- BRIEF -
Beginning at the first line of the data, print each line exactly, stopping after the line that contains "wall_lamp.light_linking.receiver_collection = lit_by_wall_lamp".

- DATA -
┌──

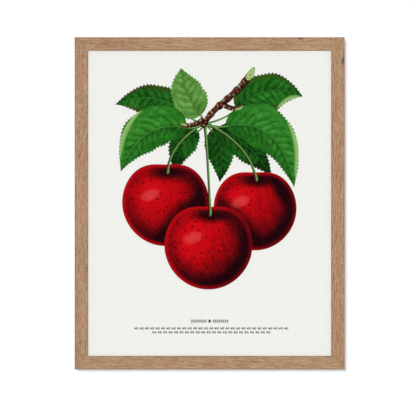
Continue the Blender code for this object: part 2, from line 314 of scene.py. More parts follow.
# %% Hang the lamps
def sun(name, azimuth, elevation, brightness, softness):
    """A distant lamp. brightness is the share of a white surface's full light, where it is met head on."""
    lamp = bpy.data.objects.new(name, bpy.data.lights.new(name, "SUN"))
    lamp.data.energy = brightness * math.pi
    lamp.data.angle = math.radians(softness)
    turn = math.radians(azimuth)
    rise = math.radians(elevation)
    towards = Vector((math.sin(turn) * math.cos(rise), -math.cos(turn) * math.cos(rise), math.sin(rise)))
    lamp.rotation_mode = "QUATERNION"
    lamp.rotation_quaternion = towards.to_track_quat("Z", "Y")
    bpy.context.scene.collection.objects.link(lamp)
    return lamp


ROOM_LIGHT = 0.24
ROOM_IN_REFLECTIONS = 0.36
key = sun("key", -1, 1, 0.76, 8)
wall_lamp = sun("wall_lamp", -11.5, 11.5, 1.68, 12)
side_lamps = [sun("fill_left", -96, 0, 0.42, 8), sun("fill_right", 96, 0, 0.42, 8)]
sun("fill_above", 180, 84, 0.50, 8)
sun("fill_behind", 160, 25, 0.75, 25)
for lamp in [key, *side_lamps]:
    lamp.visible_glossy = False

lit_by_wall_lamp = bpy.data.collections.new("lit_by_wall_lamp")
lit_by_wall_lamp.objects.link(wall)
wall_lamp.light_linking.receiver_collection = lit_by_wall_lamp

# %% [markdown]
# The room gives the rest of the light. It is white to the camera, but dim on surfaces and in reflections:
# picture glass this clear mirrors next to nothing of a dark studio, and the colours under it stay deep.

# %% Light the room
world = bpy.data.worlds.new("studio")
bpy.context.scene.world = world
bpy.context.scene.view_settings.view_transform = "Standard"
room = Finish(world)
seen = room.node("LightPath", out="Is Camera Ray")
mirrored = room.node("LightPath", out="Is Glossy Ray")
strength = ROOM_LIGHT + seen * (1 - ROOM_LIGHT) + mirrored * (ROOM_IN_REFLECTIONS - ROOM_LIGHT)
background = room.tree.nodes["Background"]
room.fill(background.inputs["Color"], (1, 1, 1, 1))
room.fill(background.inputs["Strength"], strength)
print("room light", ROOM_LIGHT, "and in reflections", ROOM_IN_REFLECTIONS)

# %% [markdown]
# ## Oak
# A length of oak has three scales of figure. Growth rings run along it in long wandering lines, a few
# millimetres apart. Between them the wood streaks lighter and darker over the length of a finger, and breaks
# up into flecks. Closest are the pores, short dark dashes that follow the grain. All are stretched clouds of
# noise, so they run through the solid and meet at its corners, which an image wrapped round it wouldn't do.

# %% The colours of oak, from its darkest streaks to its lightest
OAK_SHADES = [
    (0.00, screen(136, 98, 68)),
    (0.30, screen(162, 126, 96)),
    (0.50, screen(175, 140, 110)),
    (0.70, screen(186, 152, 122)),
    (1.00, screen(203, 171, 141)),
]
PORE_COLOUR = screen(112, 78, 54)
PINK_HEART = screen(182, 136, 112)
KNOT_COLOUR = screen(104, 82, 70)
KNOT_DEPTH = 5.0
ARRIS_COLOUR = screen(140, 98, 68)
print(len(OAK_SHADES), "shades of oak")

# %% [markdown]
# One function makes the finish of all four lengths, so that they match as boards of one tree do. It works out
# how far a spot is along the grain, across the face and into the wood, and lays the clouds over each other. A
# knot pushes the grain aside, and the two long edges of the front face are a little darker and browner.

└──

- SOLUTION TO THE EXERCISE -
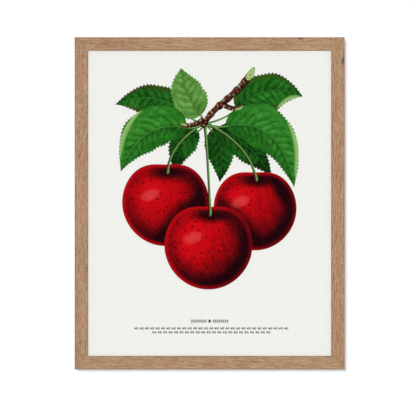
Continue the Blender code for this object: part 2, from line 314 of scene.py. More parts follow.
# %% Hang the lamps
def sun(name, azimuth, elevation, brightness, softness):
    """A distant lamp. brightness is the share of a white surface's full light, where it is met head on."""
    lamp = bpy.data.objects.new(name, bpy.data.lights.new(name, "SUN"))
    lamp.data.energy = brightness * math.pi
    lamp.data.angle = math.radians(softness)
    turn = math.radians(azimuth)
    rise = math.radians(elevation)
    towards = Vector((math.sin(turn) * math.cos(rise), -math.cos(turn) * math.cos(rise), math.sin(rise)))
    lamp.rotation_mode = "QUATERNION"
    lamp.rotation_quaternion = towards.to_track_quat("Z", "Y")
    bpy.context.scene.collection.objects.link(lamp)
    return lamp


ROOM_LIGHT = 0.24
ROOM_IN_REFLECTIONS = 0.36
key = sun("key", -1, 1, 0.76, 8)
wall_lamp = sun("wall_lamp", -11.5, 11.5, 1.68, 12)
side_lamps = [sun("fill_left", -96, 0, 0.42, 8), sun("fill_right", 96, 0, 0.42, 8)]
sun("fill_above", 180, 84, 0.50, 8)
sun("fill_behind", 160, 25, 0.75, 25)
for lamp in [key, *side_lamps]:
    lamp.visible_glossy = False

lit_by_wall_lamp = bpy.data.collections.new("lit_by_wall_lamp")
lit_by_wall_lamp.objects.link(wall)
wall_lamp.light_linking.receiver_collection = lit_by_wall_lamp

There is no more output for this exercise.